I understand the feeling about looking like a "dead project", but, (IMHO) the stack is losing usability and relevance because of this. Sorry.

FYI: Really not interested in signing up for another online service. I was only wanting to know if anything had been reported or noticed from upstream.

Based on your response, I assume the issue isn't really on any contributor's radar and probably won't be anytime soon.

May you and yours enjoy prosperity.

ddelnano commented 5 months ago

Note: I'm not a Xen maintainer but I did inquire about the status of nested virt plans at the beginning of Feb in Matrix (thread).

The existing nested virt implementation is described as experimental. The maintainers are currently working on fixing this (Nested Virt Revamp effort). They are starting with revamping AMD support and will later work on the Intel implementation. In terms of time line, maintainers mentioned that it would likely take 2 years. That 2 year time frame includes what it would take to productionize the new solution (includes testing time and addressing bugfixes).

From my anecdotal evidence, it also seems that those involved with QubeOS are very keen on these enhancements since Windows nested virt support would benefit their project greatly.

So upstream is working on it and understands that this is an important feature to users from what I can tell.

michael-newsrx commented 4 weeks ago

The inability to run WSL2 on Windows guest machines is becoming more and more of an issue.

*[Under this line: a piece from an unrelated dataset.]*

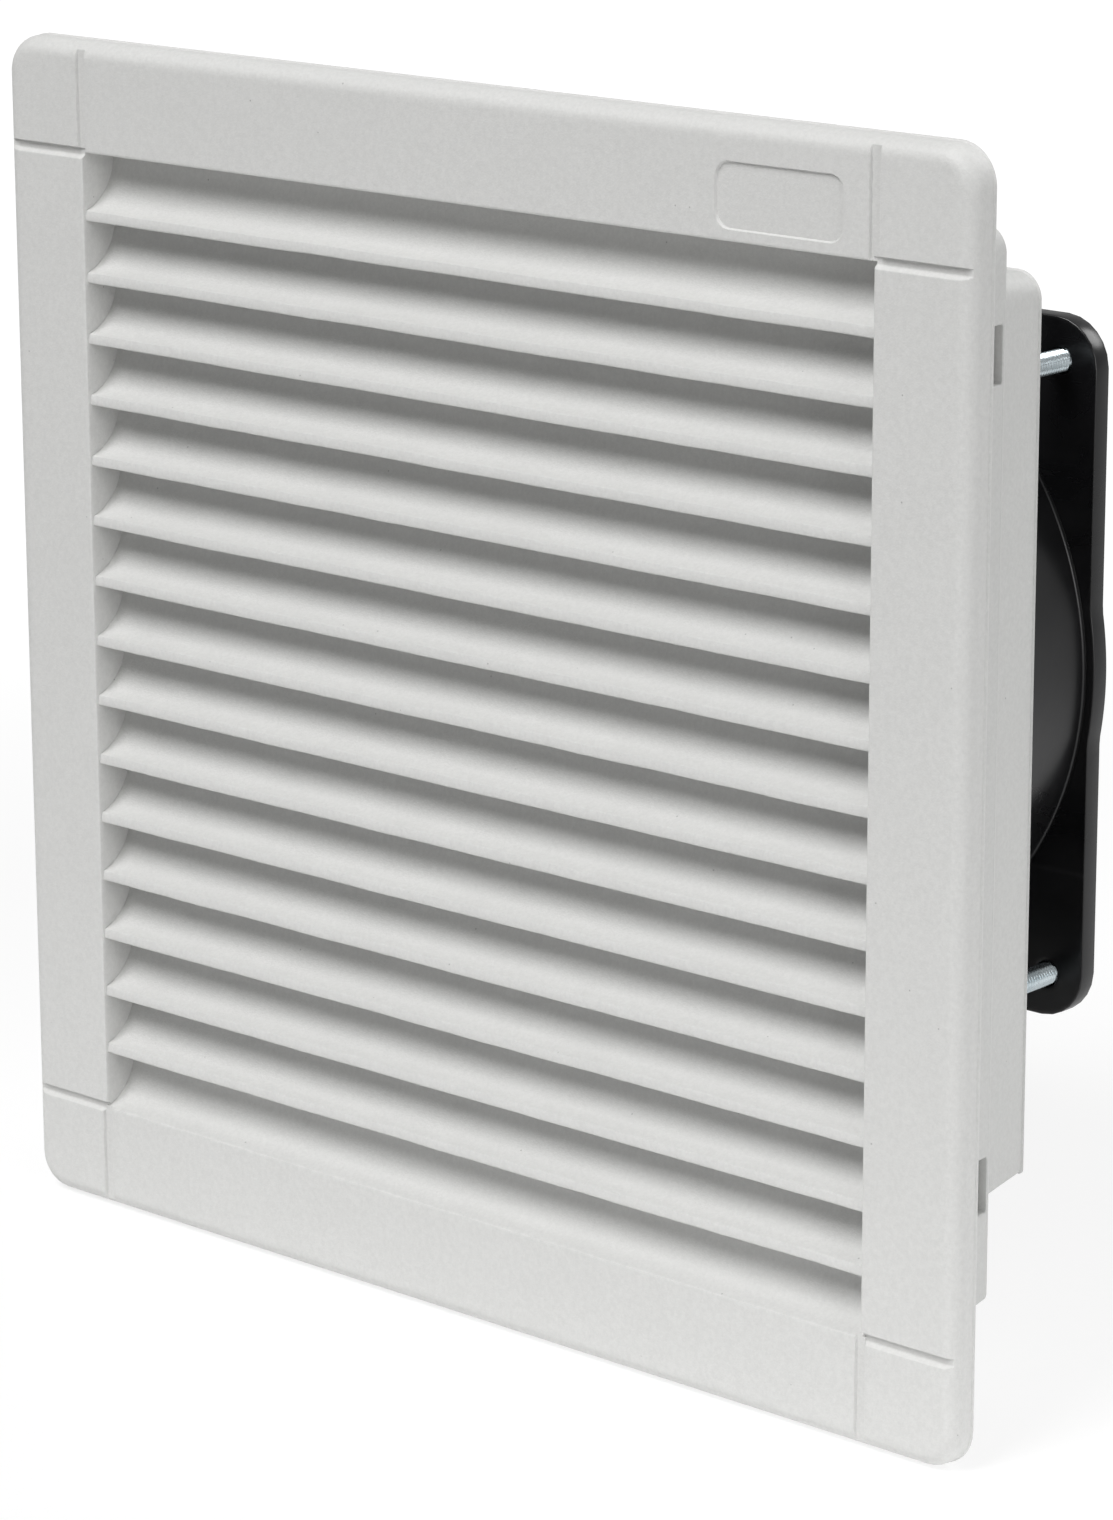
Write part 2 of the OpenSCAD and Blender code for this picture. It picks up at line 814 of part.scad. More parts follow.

Is there any type of kludge, registry setting, other, that can be done while waiting on this long term fix to get nested virtualization working in Windows? It seems to work for other OS's?

olivierlambert commented 4 weeks ago

There is no shortcut, but it's an active topic in the Xen community. Everybody is aware on this issue becoming more pressing. We'll continue to monitor the situation and contribute where we can.